Regardless of what product you choose, think from the remote participant’s perspective. Is the view and experience inclusive or limiting? In order to to make meetings effective, the people outside of the room need the same visual context as those sitting in the room.

6. Don’t avoid working remotely just because you’re a manager.

We found that managers work remotely far less often than individual contributors, likely due to a feeling of obligation: “I need to be physically present in order to support my team.”

Managers who make this choice may actually be sending a different message: “You need to be seen in the office in order to be accountable and effective.” That is not a good message if you’re trying to promote openness and trust.

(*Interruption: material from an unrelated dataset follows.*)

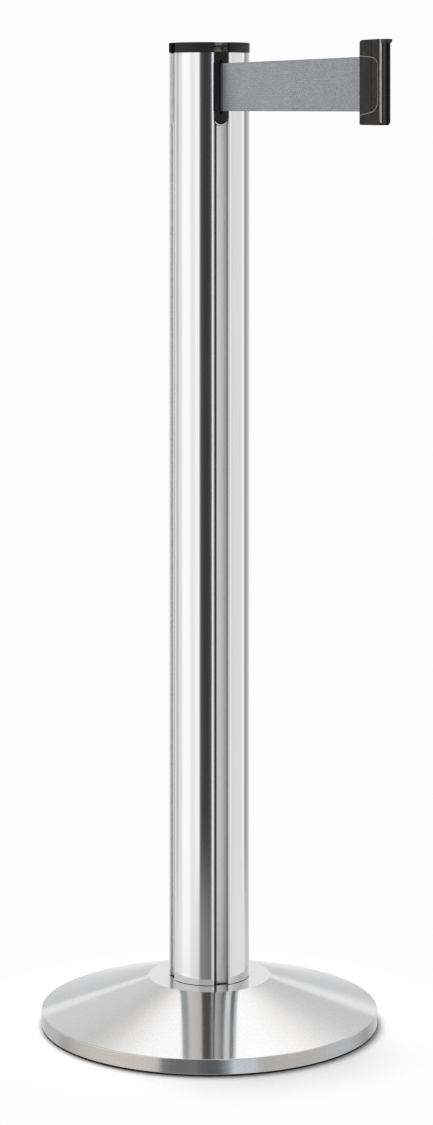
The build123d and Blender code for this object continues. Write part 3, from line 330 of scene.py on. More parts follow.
def exit_insert():
    """Satin black; the ledge and top band that show in the cap's notch carry painted light, a browner, lighter tone,
    strongest on the -Y side.
    """
    m = plastic("insert_satin_plastic", (0.014, 0.0125, 0.012), 0.34, 1500.0, 0.18, 0.00006, 0.3, 0.25)
    nt = m.node_tree
    b = next(n for n in nt.nodes if n.type == "BSDF_PRINCIPLED")
    tc = nt.nodes.new("ShaderNodeTexCoord")
    sep = nt.nodes.new("ShaderNodeSeparateXYZ")
    nt.links.new(tc.outputs["Object"], sep.inputs[0])
    z = sep.outputs[2]
    # painted light: these bands are coloured lighter brown where the notch lets light in
    band = math_node(nt, "MULTIPLY", map_range(nt, z, 955.3 * MM, 956.3 * MM, 0.0, 1.0), map_range(nt, z, 960.4 * MM, 959.8 * MM, 0.0, 1.0))
    top = math_node(nt, "MULTIPLY", map_range(nt, z, 961.7 * MM, 962.2 * MM, 0.0, 1.0), map_range(nt, z, 964.6 * MM, 963.9 * MM, 0.0, 1.0))
    lit = math_node(nt, "MAXIMUM", band, top)
    lit = math_node(nt, "MULTIPLY", lit, map_range(nt, sep.outputs[1], -0.6 * MM, 0.8 * MM, 1.0, 0.28, True))
    old = b.inputs["Base Color"].links[0].from_socket
    grain = noise(nt, tc.outputs["Object"], 420.0, 3.0, 0.6)
    painted_light_brown = ramp(nt, grain, [(0.35, (0.15, 0.125, 0.11)), (0.65, (0.26, 0.215, 0.19))])
    nt.links.new(mix_rgb(nt, lit, old, painted_light_brown), b.inputs["Base Color"])
    return m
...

Solution: Remember, you set the example. If it’s okay for your team to work remotely, then sometimes you should work remotely yourself. Don’t make it a double standard. Lead the way.

40% of remote workers miss out on celebrations due to being remote, and 34% miss feeling a part of the culture.   [Tweet This

7. Stop excluding your remote teammates from events and celebrations.

Our research shows that 40% of remote workers miss out on celebrations due to being remote, and 34% miss feeling a part of the culture.

It’s an easy slip-up to make. How are you supposed to give remote employees a sense of the culture if they aren’t physically present?

Solution: While it’s impossible to recreate celebrations and company culture 100% for remote employees, there are a few things you can do. Do you have a regular team lunch? Why not host the lunch over a video call so remote folks can dial-in and see everyone. You could take this so far as to setting up a camera at a bar for after work drinks or during your after-work game night.

Another idea is to mail any company gifts or SWAG that your team might get. Send team tshirts, end-of-year gifts, or whatever it may be.

Overall give your team flexibility, support, and the tools they need to be successful no matter where he or she may be located. If you do that, you’re on the right path.